The story of the grateful Samaritan can help us see that “to be saved is not only to be healed and forgiven but to be delivered from [anything] that inhibits grateful praise.”[6] In grateful praise we live the life we were made for, abandoning ourselves in trust and gratitude to the One whose we are.
The story of the grateful Samaritan can also help us see that there are people in the region between in our world, people who belong neither here nor there, people who would be invisible if mercy didn’t have eyes.
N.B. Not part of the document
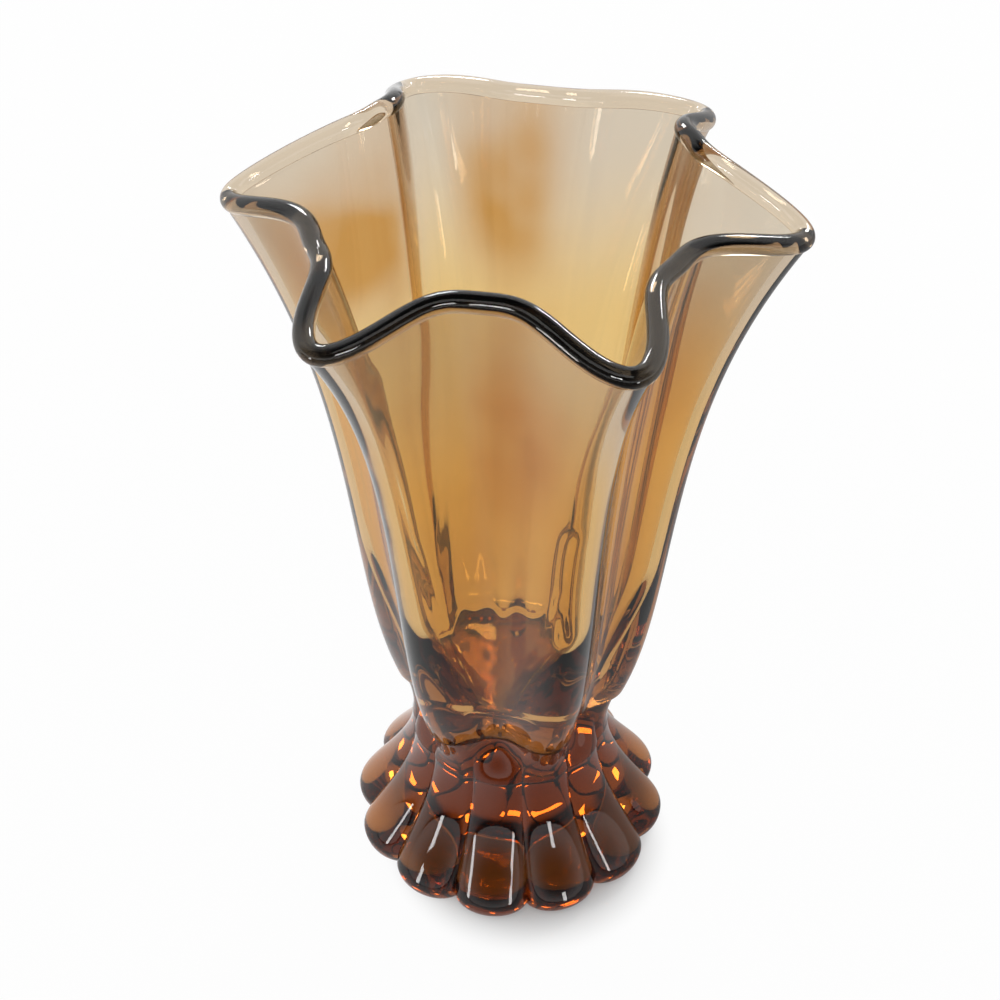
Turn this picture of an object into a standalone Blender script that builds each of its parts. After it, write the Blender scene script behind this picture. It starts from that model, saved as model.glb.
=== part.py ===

Now we can pray, “Mercy, will you look through my eyes, that I may see what is there to see, that I may let my whole heart be yours, and my hands your hands—my whole life yours?”
May it be so.
[1] Walter Brueggemann, Israel’s Praise: Doxology against Idolatry and Ideology, Minneapolis: Augsburg Fortress, 1988), 1. The first sentence is a quote from Geoffrey Wainwright, “The Praise of God in the Theological Reflection of the Church,” Interpretation 39 (1985), 39.
[2] See John Burkhart, quoted in A Sourcebook about Liturgy, ed. by Gabe Huck (Chicago: LTP, 1994), 148.
[3] Russell Johnson, “Attention, Please,” Sightings, September 22, 2022 https://mailchi.mp/uchicago/sightings-218364?e=6562fb9336
[4] See Johnson, “Attention, Please”
[5] Leviticus 13:46
[6] See Eugene Boring and Fred Craddock, People’s Commentary, 247.